Восприятие той — уже отдаленной — эпохи, когда сказка Толстого впервые вышла отдельной книгой, распределило смысловые акценты, исходя из своих нужд и забот. В Буратино пытались увидеть чуть ли не двойника пионера Губерта: сын немецких безработных, привезенный в СССР Михаилом Кольцовым, он стал героем популярной книжки Марии Остен «Губерт в стране чудес» (1935). Сказку связывали с гражданской войной в Испании: «Все думаю над тем, как было бы хорошо связать концовку с приездом испанских детей в СССР»[297]

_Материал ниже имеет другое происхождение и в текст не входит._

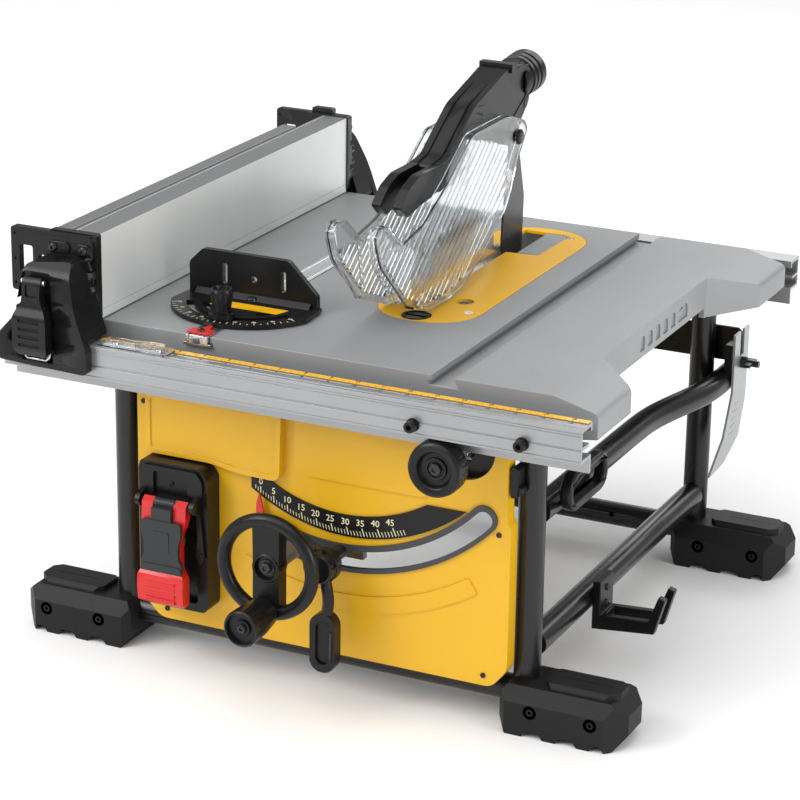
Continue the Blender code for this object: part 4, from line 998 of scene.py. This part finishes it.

, — писал режиссер А. Птушко Толстому 13 октября 1937 года, когда еще только вызревал сценарий будущего фильма «Золотой ключик».В Карабасе Барабасе тогдашнее массовое сознание хотело видеть нечто вроде сказочного Чемберлена или иную символическую фигуру отвратительного капиталиста. Художественный руководитель Ленгосцирка Е. Гершуни просил Толстого (в письме от 7 марта 1939 г.), чтобы в финале циркового спектакля по «Золотому ключику» герои попадали на грандиозный пионерский костер и чтобы на этом костре «аллегорически сжечь в числе атрибутов „старого мира“ чучело Карабаса…»[298]
. Во всяком случае, никто не должен был усомниться в том, что сказочная счастливая страна — это условный эквивалент Советского Союза. Оно и понятно: сказка на извечную тему не только допускала, но прямо предполагала такое прочтение.